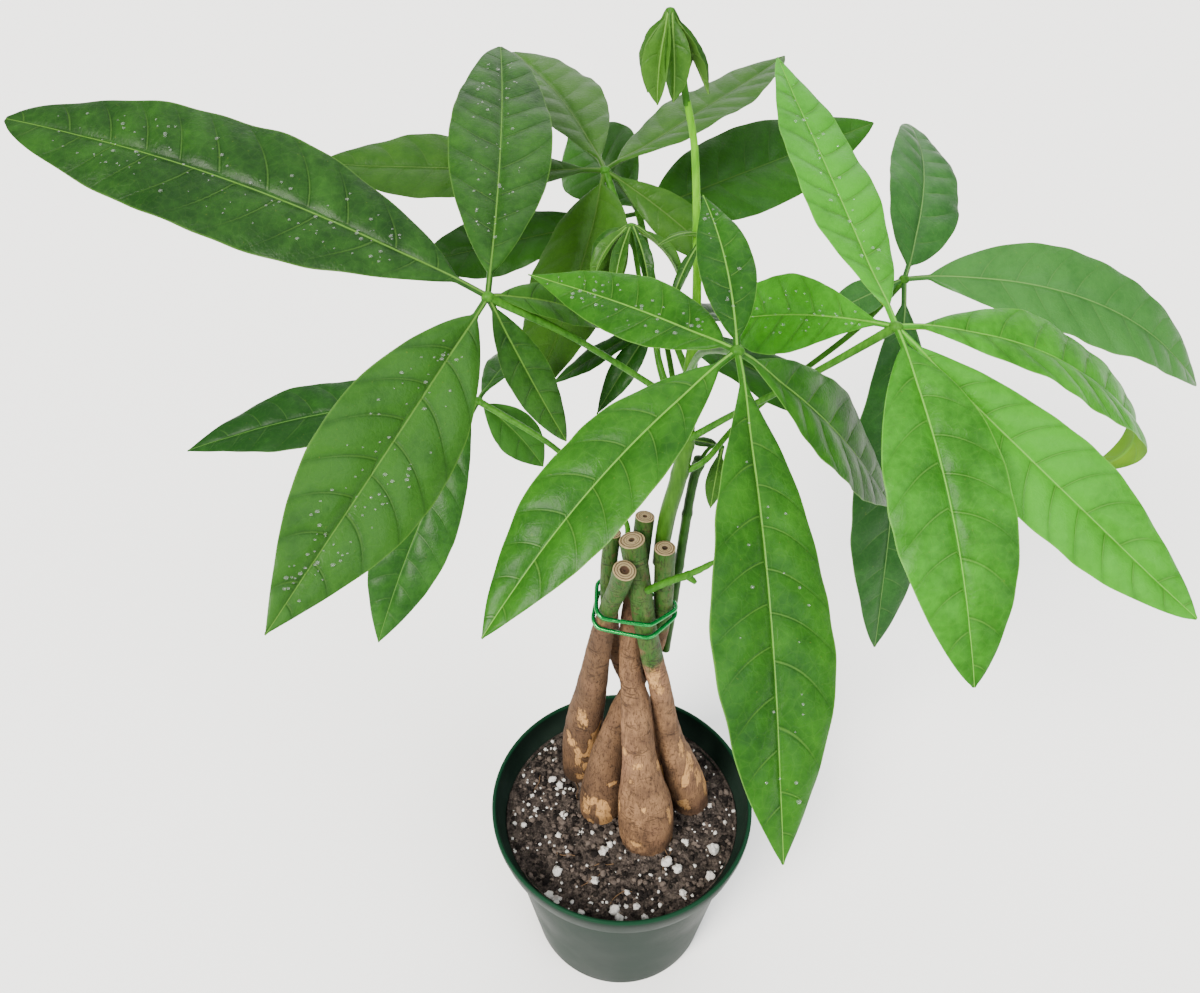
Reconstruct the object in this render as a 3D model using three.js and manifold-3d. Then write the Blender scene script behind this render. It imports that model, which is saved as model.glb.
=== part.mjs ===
// A potted money tree: five tied trunks with swollen bases in a nursery pot of dark soil, green
// shoots from the pruned tops, and palmate leaves of long drooping leaflets.
// Millimetres, +Z up. The origin is the middle of the pot's underside.
import * as THREE from 'three';
import { mergeVertices } from 'three/addons/utils/BufferGeometryUtils.js';
import Module from 'manifold-3d';

const wasm = await Module();
wasm.setup();

// Pot: a five inch nursery pot.
const rimDiameter = 127;
const potHeight = 102;
const baseDiameter = 91;
const wall = 1.8;
const rimBand = 13; // height of the wider band round the mouth
const rimStep = 6; // how far the band stands out from the body
const bandTaper = 1.6; // how much narrower the band is at its foot
const potSides = 40;
const drainHoles = 6;
const drainDiameter = 9;
const drainCircle = 62;

// Soil.
const soilTop = 90;
const soilRings = 5;
const soilSpread = 1.5; // how far the soil's edge spreads above the pot's step
const gap = 0.3; // clear space between touching pieces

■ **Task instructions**
Print all of the data exactly as it was given.

■ **Response for this exercise**
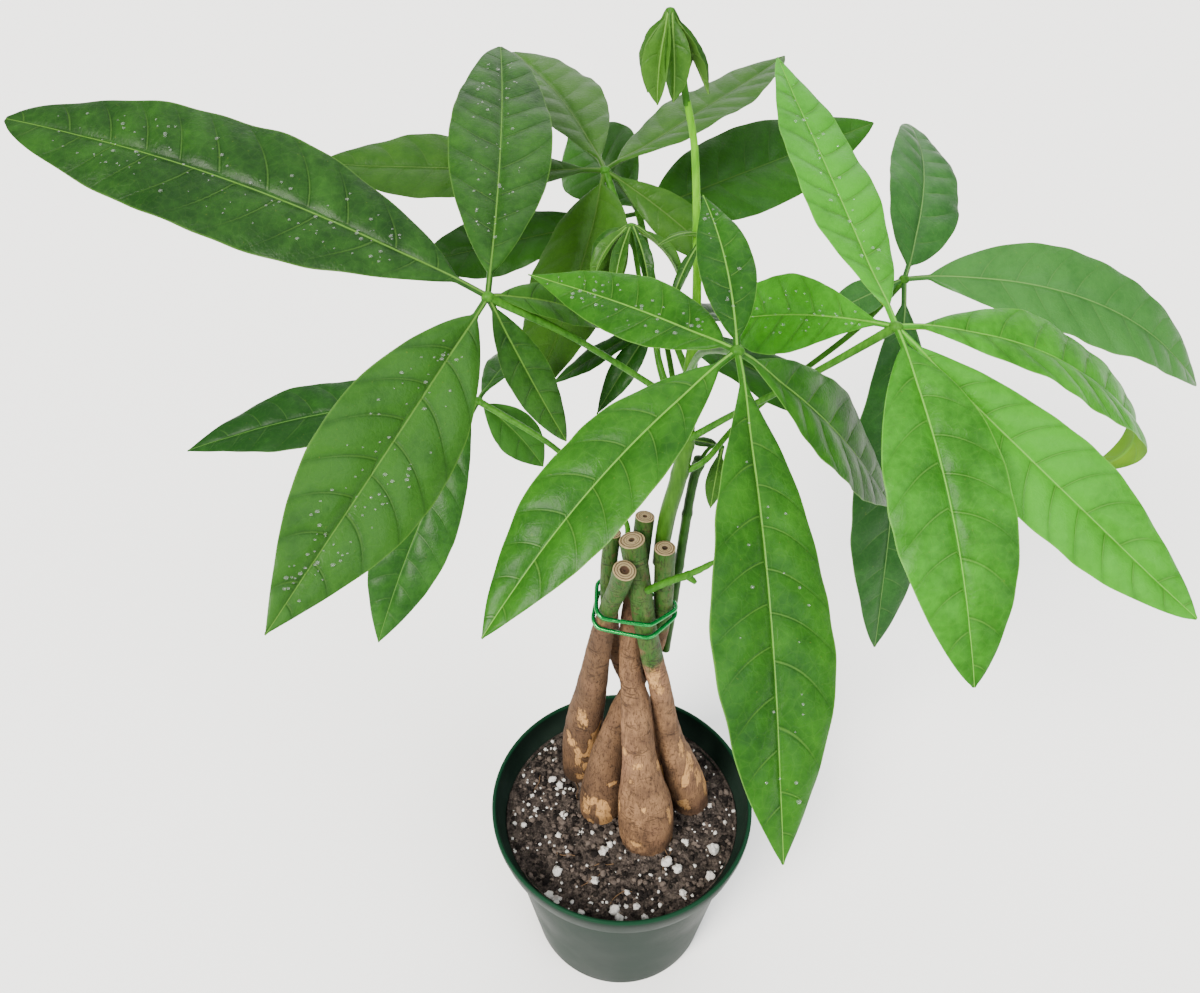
Reconstruct the object in this render as a 3D model using three.js and manifold-3d. Then write the Blender scene script behind this render. It imports that model, which is saved as model.glb.
=== part.mjs ===
// A potted money tree: five tied trunks with swollen bases in a nursery pot of dark soil, green
// shoots from the pruned tops, and palmate leaves of long drooping leaflets.
// Millimetres, +Z up. The origin is the middle of the pot's underside.
import * as THREE from 'three';
import { mergeVertices } from 'three/addons/utils/BufferGeometryUtils.js';
import Module from 'manifold-3d';

const wasm = await Module();
wasm.setup();

// Pot: a five inch nursery pot.
const rimDiameter = 127;
const potHeight = 102;
const baseDiameter = 91;
const wall = 1.8;
const rimBand = 13; // height of the wider band round the mouth
const rimStep = 6; // how far the band stands out from the body
const bandTaper = 1.6; // how much narrower the band is at its foot
const potSides = 40;
const drainHoles = 6;
const drainDiameter = 9;
const drainCircle = 62;

// Soil.
const soilTop = 90;
const soilRings = 5;
const soilSpread = 1.5; // how far the soil's edge spreads above the pot's step
const gap = 0.3; // clear space between touching pieces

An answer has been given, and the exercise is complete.